Written by || 11 March, 2017 || Regulatory news analysis |

U.S. president Donald Trump on Friday announced his intention to nominate Scott Gottlieb as the next commissioner of the Food and Drug Administration (FDA), ending a months-long process watched closely by the e-cigarette industry.

Gottlieb’s nomination as commissioner of food and drugs must now be ratified by the Senate, but is expected to be viewed as mainstream by key members of Congress and others.

A physician, he served as the FDA’s deputy commissioner for medical and scientific affairs during the administration of George W. Bush and was a senior policy adviser to the administrator at the Centers for Medicare & Medicaid Services.

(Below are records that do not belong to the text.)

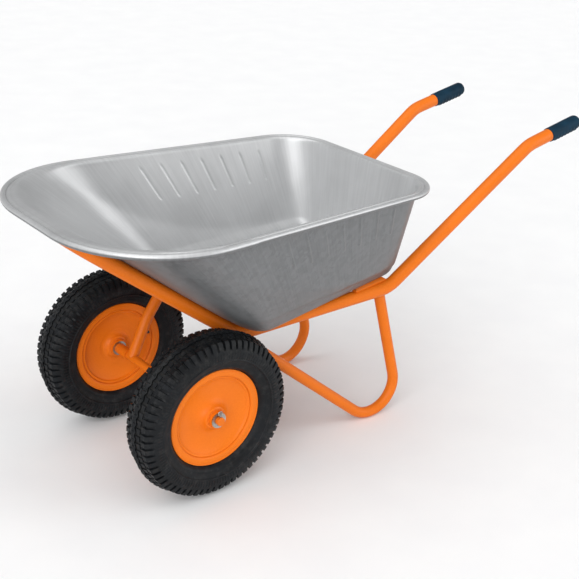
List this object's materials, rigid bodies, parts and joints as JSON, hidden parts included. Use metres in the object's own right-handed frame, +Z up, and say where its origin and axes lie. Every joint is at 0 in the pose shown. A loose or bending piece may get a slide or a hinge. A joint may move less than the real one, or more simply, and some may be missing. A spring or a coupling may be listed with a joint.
{
  "type": "wheelbarrow",
  "caption": "Garden wheelbarrow with a pressed galvanised tray on an orange tube frame, pneumatic tyred wheels on one axle, bent legs and ribbed hand grips.",
  "frame": {"origin": "on the ground, under the middle of the bounding box", "axes": "+X forward towards the wheels, +Y left, +Z up; the wheels spin about Y"},
  "size_m": [1.5031, 0.6848, 0.7285],
  "materials": {
    "black_plastic": "matte",
    "galvanised_sheet": "galvanised, streaked satin",
    "galvanised_wire": "galvanised",
    "grip_rubber": "matte moulded rubber",
    "orange_frame_paint": "semi-gloss powder coat",
    "orange_wheel_paint": "semi-gloss powder coat",
    "tube_rubber": "matte",
    "tyre_rubber": "matte with moulded tread",
    "zinc_steel": "zinc plated"
  },
  "bodies": {
    "root": {"tray": "galvanised_sheet", "rim_wire": "galvanised_wire", "frame_tube_left": "orange_frame_paint", "frame_tube_right": "orange_frame_paint", "front_loop": "orange_frame_paint", "strap_rear": "orange_frame_paint", "strap_front": "orange_frame_paint", "tray_bolts": "zinc_steel", "tray_washers": "zinc_steel", "tray_nuts": "zinc_steel", "leg_left": "orange_frame_paint", "leg_right": "orange_frame_paint", "strut_left": "orange_frame_paint", "strut_right": "orange_frame_paint", "axle": "orange_frame_paint", "spacer_left": "orange_frame_paint", "spacer_right": "orange_frame_paint", "grip_left": "grip_rubber", "grip_right": "grip_rubber", "split_pin_left": "zinc_steel", "split_pin_right": "zinc_steel"},
    "left_wheel": {"tyre_left": "tyre_rubber", "inner_tube_left": "tube_rubber", "rim_left": "orange_wheel_paint", "disc_outer_left": "orange_wheel_paint", "disc_inner_left": "orange_wheel_paint", "hub_left": "orange_wheel_paint", "bearing_outer_left": "zinc_steel", "bearing_inner_left": "zinc_steel", "washer_outer_left": "zinc_steel", "washer_inner_left": "zinc_steel", "valve_left": "tube_rubber", "valve_cap_left": "black_plastic"},
    "right_wheel": {"tyre_right": "tyre_rubber", "inner_tube_right": "tube_rubber", "rim_right": "orange_wheel_paint", "disc_outer_right": "orange_wheel_paint", "disc_inner_right": "orange_wheel_paint", "hub_right": "orange_wheel_paint", "bearing_outer_right": "zinc_steel", "bearing_inner_right": "zinc_steel", "washer_outer_right": "zinc_steel", "washer_inner_right": "zinc_steel", "valve_right": "tube_rubber", "valve_cap_right": "black_plastic"}
  },
  "joints": [
    {"name": "left_wheel_spin", "type": "hinge", "parent": "root", "child": "left_wheel", "pos_m": [0.443, 0.211, 0.2], "axis": [0, 1, 0], "continuous": true},
    {"name": "right_wheel_spin", "type": "hinge", "parent": "root", "child": "right_wheel", "pos_m": [0.443, -0.211, 0.2], "axis": [0, 1, 0], "continuous": true}
  ]
}
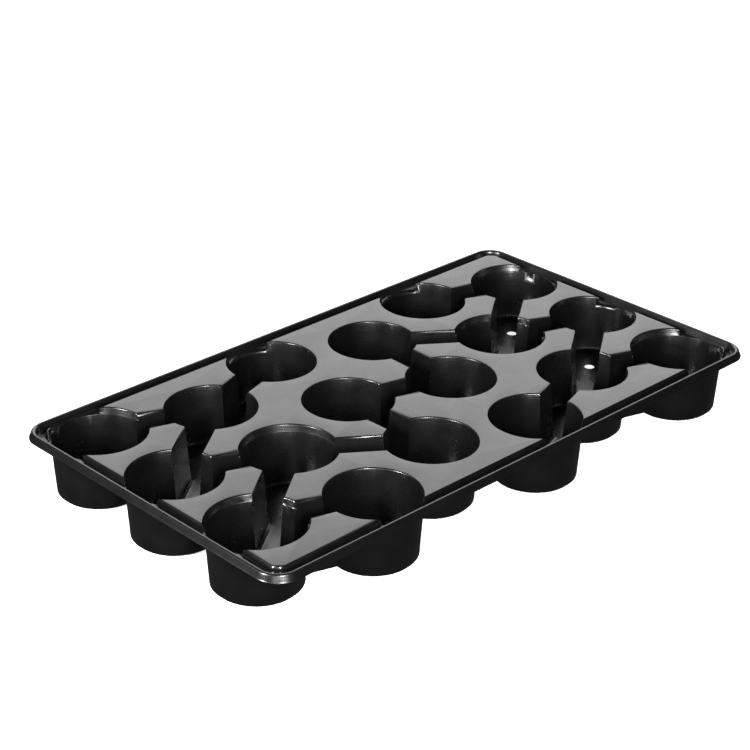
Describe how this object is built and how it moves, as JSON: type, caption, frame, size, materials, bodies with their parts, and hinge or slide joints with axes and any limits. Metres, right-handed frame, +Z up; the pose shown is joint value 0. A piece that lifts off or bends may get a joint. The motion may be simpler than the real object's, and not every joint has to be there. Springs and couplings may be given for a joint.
{
  "type": "pot tray",
  "caption": "Thin black thermoformed plastic carrying tray with staggered tapered round cups for plant pots, joined by open slots, and a raised rim with a skirt.",
  "frame": {"origin": "middle of the plane that the cup bottoms stand on", "axes": "+Z up out of the cups, +X along the long side, +Y to the back long side"},
  "size_m": [0.56, 0.3164, 0.055],
  "materials": {
    "sheet": "satin"
  },
  "bodies": {
    "root": {"tray": "sheet"}
  },
  "joints": []
}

“It’s critical to have the right person in charge of the FDA, an agency that affects virtually every American and regulates about a quarter of all consumer spending in the United States,” said senator Lamar Alexander, a Tennessee Republican who is chairman of the Senate Health, Education & Pensions Committee. That panel will handle the nomination.

“I look forward to meeting with Dr. Gottlieb and scheduling a hearing to discuss his plans to…work with Congress to bring safe and effective drugs and medical devices to patients more quickly and to protect the nation’s food supply,” said Alexander.

 

Question time

 

Members of the committee also could use the confirmation hearing to delve into Gottlieb’s take on federal regulation, including the deeming rule put in place during the last year of the Obama administration that extended the agency’s authority over tobacco products to e-cigarettes.

Trump’s past comments about the changes he hoped to make at the agency sparked speculation that his choice for the top job could signal how far those changes might go.

A priority of the e-cigarette industry has been relief from the deeming regulations. Attempts to lift its burden have focused on changing the so-called “grandfather date” which currently means that only products on the market before 15th February 2007 can avoid a costly and burdensome approvals process.

 

Pharma links

 

Early reaction to Trump’s selection of Gottlieb focused on his views of regulation and particularly his connections to the drug industry.

Since leaving government service, Gottlieb has been a resident fellow at the American Enterprise Institute, a public-policy think tank based in Washington, DC, where his work has focused on the FDA. He also has been a clinical assistant professor at New York University School of Medicine.

Gottlieb is a venture partner at New Enterprise Associates, which describes itself as “one of the world’s largest and most active venture capital firms” with technology and healthcare as its key industries.

His name was one of several that had surfaced in the press as a potential pick for the FDA. Several weeks ago, however, much of that speculation appeared to focus on James O’Neill, a managing director at Mithril Capital Management.

The previous commissioner, Obama appointee Robert Califf, left the job in January after serving less than a year. Since then Stephen Ostroff has been heading the agency as acting commissioner.